═════ Data extract ═════
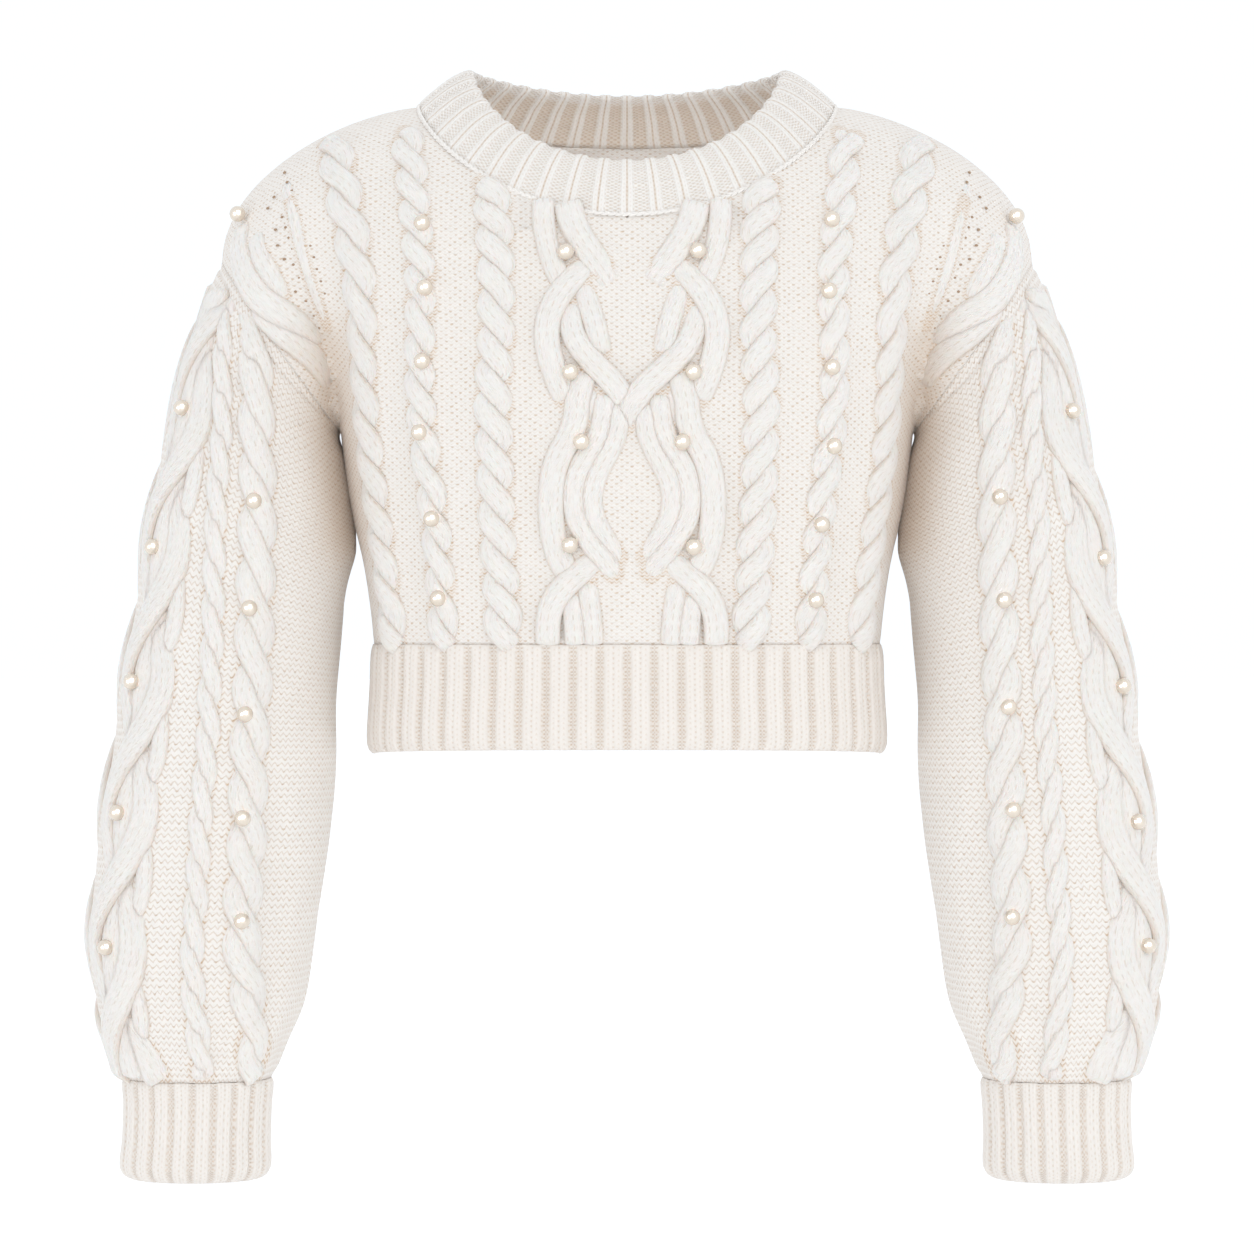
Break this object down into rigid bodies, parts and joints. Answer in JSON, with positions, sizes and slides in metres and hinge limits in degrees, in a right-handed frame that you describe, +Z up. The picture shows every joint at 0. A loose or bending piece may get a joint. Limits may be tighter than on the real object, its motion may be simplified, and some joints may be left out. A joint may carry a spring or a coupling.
{
  "type": "cropped cable-knit sweater",
  "caption": "Cropped, boxy cable-knit pullover with a wide round neck, full balloon sleeves, ribbed hem and cuffs, and pearl beads sewn on its cables, held as if worn.",
  "frame": {"origin": "where the garment rests on the wearer: midway between the two points where the shoulders meet the neck", "axes": "+Z up the wearer's trunk, +X towards the wearer's left, +Y towards the wearer's back"},
  "size_m": [0.6632, 0.2347, 0.686],
  "materials": {
    "wool_cloth": "chunky cream wool knit, cables on a textured ground, soft and slightly fuzzy",
    "wool_rib": "chunky cream wool rib with shaded valleys",
    "pearl_beads": "cream pearl coating, satin gloss"
  },
  "bodies": {
    "root": {"front_panel": "wool_cloth", "back_panel": "wool_cloth", "sleeve_left": "wool_cloth", "sleeve_right": "wool_cloth", "cuff_left": "wool_rib", "cuff_right": "wool_rib", "hem_rib": "wool_rib", "neckband": "wool_rib", "pearl_body_right_1": "pearl_beads", "pearl_body_right_2": "pearl_beads", "pearl_body_right_3": "pearl_beads", "pearl_body_right_4": "pearl_beads", "pearl_body_right_5": "pearl_beads", "pearl_body_right_6": "pearl_beads", "pearl_body_left_1": "pearl_beads", "pearl_body_left_2": "pearl_beads", "pearl_body_left_3": "pearl_beads", "pearl_body_left_4": "pearl_beads", "pearl_body_left_5": "pearl_beads", "pearl_body_left_6": "pearl_beads", "pearl_motif_right_1": "pearl_beads", "pearl_motif_right_2": "pearl_beads", "pearl_motif_right_3": "pearl_beads", "pearl_motif_right_4": "pearl_beads", "pearl_motif_left_1": "pearl_beads", "pearl_motif_left_2": "pearl_beads", "pearl_motif_left_3": "pearl_beads", "pearl_motif_left_4": "pearl_beads", "pearl_shoulder_right_1": "pearl_beads", "pearl_shoulder_left_1": "pearl_beads", "pearl_sleeve_outer_right_1": "pearl_beads", "pearl_sleeve_outer_right_2": "pearl_beads", "pearl_sleeve_outer_right_3": "pearl_beads", "pearl_sleeve_outer_right_4": "pearl_beads", "pearl_sleeve_outer_right_5": "pearl_beads", "pearl_sleeve_outer_left_1": "pearl_beads", "pearl_sleeve_outer_left_2": "pearl_beads", "pearl_sleeve_outer_left_3": "pearl_beads", "pearl_sleeve_outer_left_4": "pearl_beads", "pearl_sleeve_outer_left_5": "pearl_beads", "pearl_sleeve_inner_right_1": "pearl_beads", "pearl_sleeve_inner_right_2": "pearl_beads", "pearl_sleeve_inner_right_3": "pearl_beads", "pearl_sleeve_inner_right_4": "pearl_beads", "pearl_sleeve_inner_right_5": "pearl_beads", "pearl_sleeve_inner_left_1": "pearl_beads", "pearl_sleeve_inner_left_2": "pearl_beads", "pearl_sleeve_inner_left_3": "pearl_beads", "pearl_sleeve_inner_left_4": "pearl_beads", "pearl_sleeve_inner_left_5": "pearl_beads"}
  },
  "joints": []
}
═════
The exercise: Copy all of the data. Keep every word exactly as it is.

Reply:
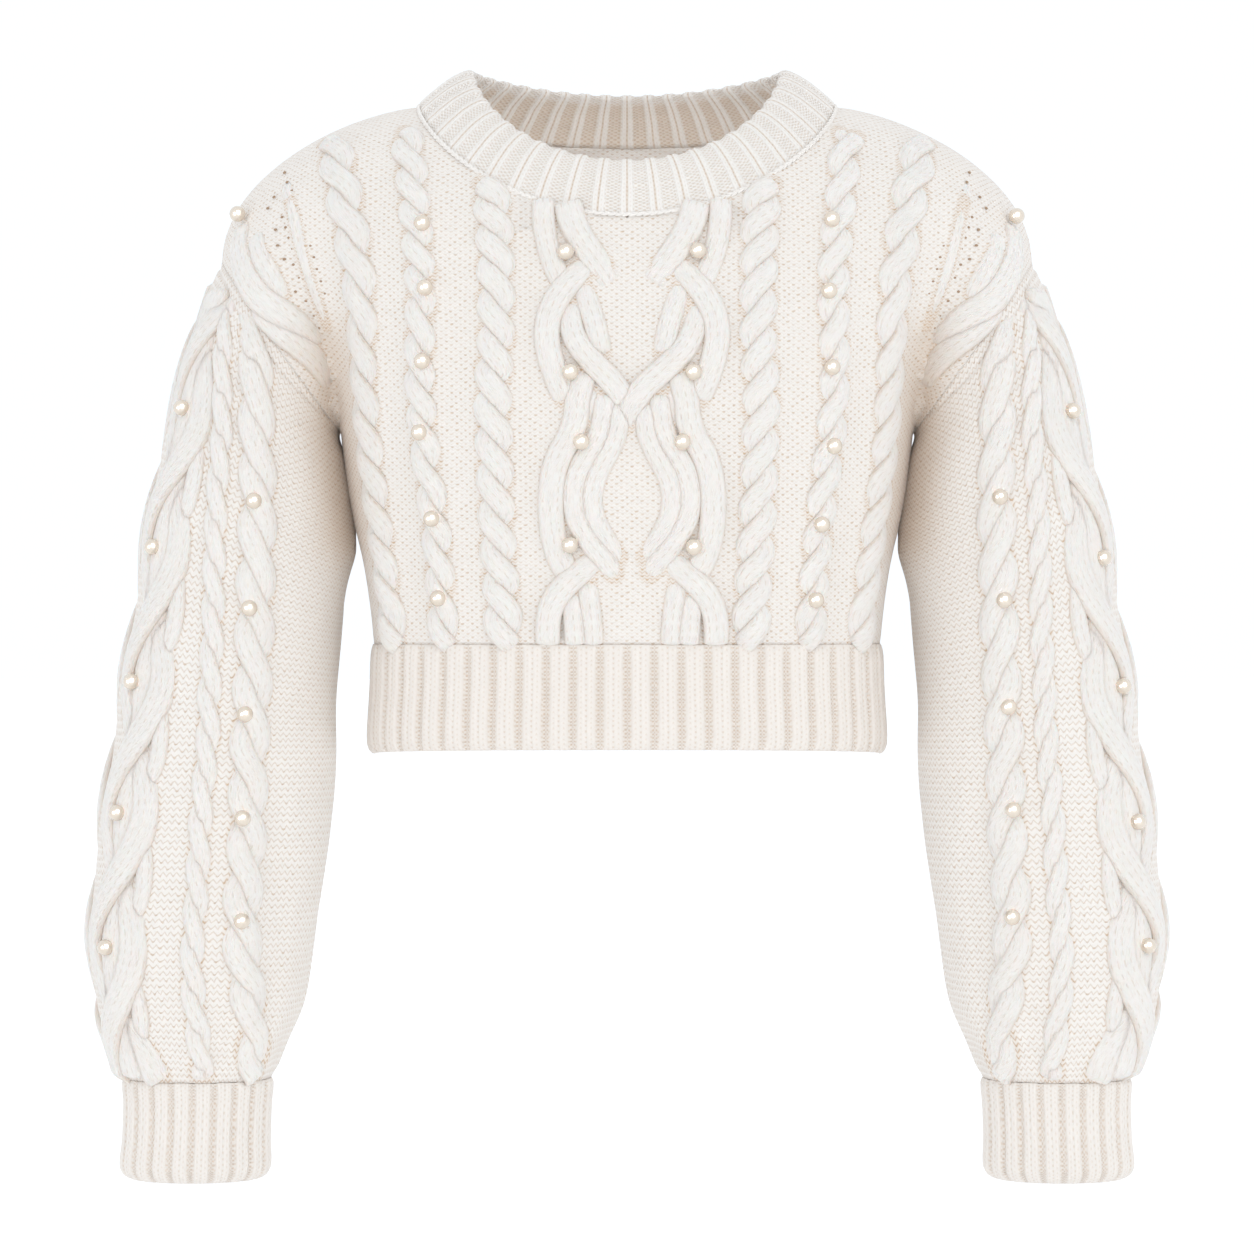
Break this object down into rigid bodies, parts and joints. Answer in JSON, with positions, sizes and slides in metres and hinge limits in degrees, in a right-handed frame that you describe, +Z up. The picture shows every joint at 0. A loose or bending piece may get a joint. Limits may be tighter than on the real object, its motion may be simplified, and some joints may be left out. A joint may carry a spring or a coupling.
{
  "type": "cropped cable-knit sweater",
  "caption": "Cropped, boxy cable-knit pullover with a wide round neck, full balloon sleeves, ribbed hem and cuffs, and pearl beads sewn on its cables, held as if worn.",
  "frame": {"origin": "where the garment rests on the wearer: midway between the two points where the shoulders meet the neck", "axes": "+Z up the wearer's trunk, +X towards the wearer's left, +Y towards the wearer's back"},
  "size_m": [0.6632, 0.2347, 0.686],
  "materials": {
    "wool_cloth": "chunky cream wool knit, cables on a textured ground, soft and slightly fuzzy",
    "wool_rib": "chunky cream wool rib with shaded valleys",
    "pearl_beads": "cream pearl coating, satin gloss"
  },
  "bodies": {
    "root": {"front_panel": "wool_cloth", "back_panel": "wool_cloth", "sleeve_left": "wool_cloth", "sleeve_right": "wool_cloth", "cuff_left": "wool_rib", "cuff_right": "wool_rib", "hem_rib": "wool_rib", "neckband": "wool_rib", "pearl_body_right_1": "pearl_beads", "pearl_body_right_2": "pearl_beads", "pearl_body_right_3": "pearl_beads", "pearl_body_right_4": "pearl_beads", "pearl_body_right_5": "pearl_beads", "pearl_body_right_6": "pearl_beads", "pearl_body_left_1": "pearl_beads", "pearl_body_left_2": "pearl_beads", "pearl_body_left_3": "pearl_beads", "pearl_body_left_4": "pearl_beads", "pearl_body_left_5": "pearl_beads", "pearl_body_left_6": "pearl_beads", "pearl_motif_right_1": "pearl_beads", "pearl_motif_right_2": "pearl_beads", "pearl_motif_right_3": "pearl_beads", "pearl_motif_right_4": "pearl_beads", "pearl_motif_left_1": "pearl_beads", "pearl_motif_left_2": "pearl_beads", "pearl_motif_left_3": "pearl_beads", "pearl_motif_left_4": "pearl_beads", "pearl_shoulder_right_1": "pearl_beads", "pearl_shoulder_left_1": "pearl_beads", "pearl_sleeve_outer_right_1": "pearl_beads", "pearl_sleeve_outer_right_2": "pearl_beads", "pearl_sleeve_outer_right_3": "pearl_beads", "pearl_sleeve_outer_right_4": "pearl_beads", "pearl_sleeve_outer_right_5": "pearl_beads", "pearl_sleeve_outer_left_1": "pearl_beads", "pearl_sleeve_outer_left_2": "pearl_beads", "pearl_sleeve_outer_left_3": "pearl_beads", "pearl_sleeve_outer_left_4": "pearl_beads", "pearl_sleeve_outer_left_5": "pearl_beads", "pearl_sleeve_inner_right_1": "pearl_beads", "pearl_sleeve_inner_right_2": "pearl_beads", "pearl_sleeve_inner_right_3": "pearl_beads", "pearl_sleeve_inner_right_4": "pearl_beads", "pearl_sleeve_inner_right_5": "pearl_beads", "pearl_sleeve_inner_left_1": "pearl_beads", "pearl_sleeve_inner_left_2": "pearl_beads", "pearl_sleeve_inner_left_3": "pearl_beads", "pearl_sleeve_inner_left_4": "pearl_beads", "pearl_sleeve_inner_left_5": "pearl_beads"}
  },
  "joints": []
}